### Job
Everything from the line with "the whole animal." through the line with "before = set(bpy.data.objects)" should be repeated exactly, both of those lines included, and nothing else.

(Stored items)
□ □ □

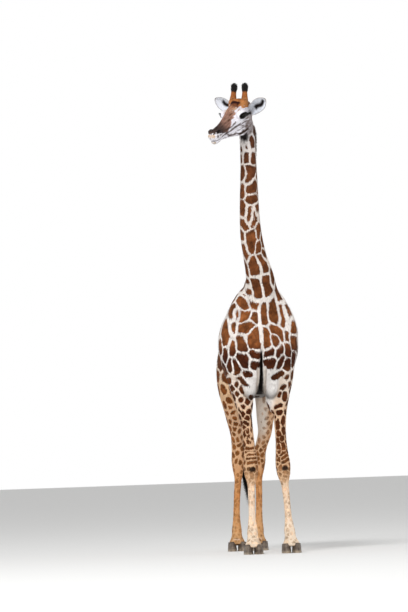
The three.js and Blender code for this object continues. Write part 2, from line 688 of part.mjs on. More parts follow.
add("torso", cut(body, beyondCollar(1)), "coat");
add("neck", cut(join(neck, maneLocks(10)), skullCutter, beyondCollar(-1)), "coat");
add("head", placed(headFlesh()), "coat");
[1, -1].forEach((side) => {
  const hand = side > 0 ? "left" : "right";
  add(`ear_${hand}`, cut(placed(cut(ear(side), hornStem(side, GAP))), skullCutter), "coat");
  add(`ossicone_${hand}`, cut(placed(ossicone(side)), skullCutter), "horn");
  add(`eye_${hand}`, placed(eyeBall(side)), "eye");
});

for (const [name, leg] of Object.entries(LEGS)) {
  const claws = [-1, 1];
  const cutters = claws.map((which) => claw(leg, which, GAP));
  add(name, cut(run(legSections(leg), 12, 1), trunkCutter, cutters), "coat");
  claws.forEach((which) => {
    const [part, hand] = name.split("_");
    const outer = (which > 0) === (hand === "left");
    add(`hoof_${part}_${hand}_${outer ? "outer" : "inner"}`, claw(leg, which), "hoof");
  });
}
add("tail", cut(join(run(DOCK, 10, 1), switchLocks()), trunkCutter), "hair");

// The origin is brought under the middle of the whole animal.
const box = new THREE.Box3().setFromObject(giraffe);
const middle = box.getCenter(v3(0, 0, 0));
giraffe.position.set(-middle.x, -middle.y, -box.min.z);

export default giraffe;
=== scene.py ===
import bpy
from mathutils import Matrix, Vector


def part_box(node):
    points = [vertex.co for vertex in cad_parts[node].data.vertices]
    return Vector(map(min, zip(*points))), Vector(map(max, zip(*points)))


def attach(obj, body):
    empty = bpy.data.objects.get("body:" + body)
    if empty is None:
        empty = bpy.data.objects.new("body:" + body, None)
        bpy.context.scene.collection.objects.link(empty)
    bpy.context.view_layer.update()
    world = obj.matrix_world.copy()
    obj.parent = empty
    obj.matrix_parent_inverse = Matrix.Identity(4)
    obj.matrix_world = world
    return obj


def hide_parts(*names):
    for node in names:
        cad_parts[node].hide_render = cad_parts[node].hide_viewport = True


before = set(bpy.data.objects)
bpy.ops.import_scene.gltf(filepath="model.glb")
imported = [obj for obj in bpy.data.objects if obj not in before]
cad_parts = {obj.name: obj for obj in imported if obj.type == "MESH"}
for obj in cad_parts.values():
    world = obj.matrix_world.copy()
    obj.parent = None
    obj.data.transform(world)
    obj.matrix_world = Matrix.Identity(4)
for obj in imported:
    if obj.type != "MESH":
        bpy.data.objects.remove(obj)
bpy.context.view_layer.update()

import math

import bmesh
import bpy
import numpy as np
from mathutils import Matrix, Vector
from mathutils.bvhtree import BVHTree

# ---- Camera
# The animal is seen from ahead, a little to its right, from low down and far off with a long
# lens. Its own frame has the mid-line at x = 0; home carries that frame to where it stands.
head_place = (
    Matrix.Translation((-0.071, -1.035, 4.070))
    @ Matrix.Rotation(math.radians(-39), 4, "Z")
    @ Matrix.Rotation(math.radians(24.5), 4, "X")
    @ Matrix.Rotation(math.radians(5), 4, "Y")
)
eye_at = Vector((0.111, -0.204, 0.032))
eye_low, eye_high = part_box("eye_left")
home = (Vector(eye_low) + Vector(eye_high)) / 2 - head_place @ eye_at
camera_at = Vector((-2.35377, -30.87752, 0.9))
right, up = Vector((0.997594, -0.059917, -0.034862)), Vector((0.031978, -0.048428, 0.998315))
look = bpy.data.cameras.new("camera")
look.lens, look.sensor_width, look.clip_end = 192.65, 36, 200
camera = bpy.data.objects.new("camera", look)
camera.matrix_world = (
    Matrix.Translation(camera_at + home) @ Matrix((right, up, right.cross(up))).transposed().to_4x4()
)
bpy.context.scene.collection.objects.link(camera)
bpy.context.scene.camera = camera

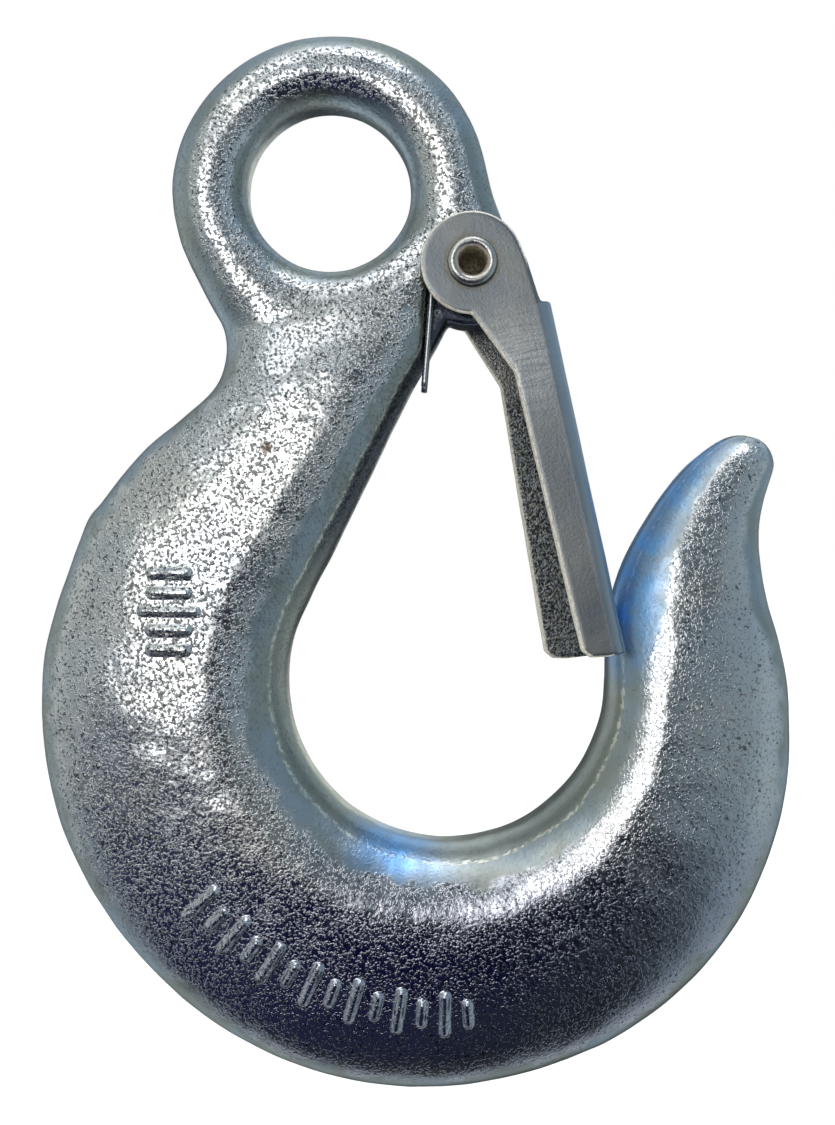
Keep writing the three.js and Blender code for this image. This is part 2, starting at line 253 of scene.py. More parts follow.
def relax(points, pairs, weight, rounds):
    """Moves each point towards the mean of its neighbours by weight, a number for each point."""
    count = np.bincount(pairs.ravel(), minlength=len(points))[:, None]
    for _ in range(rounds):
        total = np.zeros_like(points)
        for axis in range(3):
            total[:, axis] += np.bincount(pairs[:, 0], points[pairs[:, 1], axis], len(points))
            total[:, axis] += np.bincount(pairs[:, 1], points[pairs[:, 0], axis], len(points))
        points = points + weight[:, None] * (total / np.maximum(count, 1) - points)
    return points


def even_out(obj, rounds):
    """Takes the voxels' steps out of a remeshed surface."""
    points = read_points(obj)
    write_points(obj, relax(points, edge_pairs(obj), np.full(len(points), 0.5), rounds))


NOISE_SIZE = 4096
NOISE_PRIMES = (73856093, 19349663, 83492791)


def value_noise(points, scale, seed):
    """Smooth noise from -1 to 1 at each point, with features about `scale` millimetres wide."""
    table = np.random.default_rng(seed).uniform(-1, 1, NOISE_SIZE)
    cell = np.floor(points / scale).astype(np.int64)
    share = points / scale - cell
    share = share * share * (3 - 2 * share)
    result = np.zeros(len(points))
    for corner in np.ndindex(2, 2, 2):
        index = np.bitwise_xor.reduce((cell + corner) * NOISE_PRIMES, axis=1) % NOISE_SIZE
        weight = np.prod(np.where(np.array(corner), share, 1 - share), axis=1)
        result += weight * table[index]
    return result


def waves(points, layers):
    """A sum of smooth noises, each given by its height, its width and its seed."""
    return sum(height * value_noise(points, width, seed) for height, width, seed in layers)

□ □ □

### The answer
// The origin is brought under the middle of the whole animal.
const box = new THREE.Box3().setFromObject(giraffe);
const middle = box.getCenter(v3(0, 0, 0));
giraffe.position.set(-middle.x, -middle.y, -box.min.z);

export default giraffe;
=== scene.py ===
import bpy
from mathutils import Matrix, Vector


def part_box(node):
    points = [vertex.co for vertex in cad_parts[node].data.vertices]
    return Vector(map(min, zip(*points))), Vector(map(max, zip(*points)))


def attach(obj, body):
    empty = bpy.data.objects.get("body:" + body)
    if empty is None:
        empty = bpy.data.objects.new("body:" + body, None)
        bpy.context.scene.collection.objects.link(empty)
    bpy.context.view_layer.update()
    world = obj.matrix_world.copy()
    obj.parent = empty
    obj.matrix_parent_inverse = Matrix.Identity(4)
    obj.matrix_world = world
    return obj


def hide_parts(*names):
    for node in names:
        cad_parts[node].hide_render = cad_parts[node].hide_viewport = True


before = set(bpy.data.objects)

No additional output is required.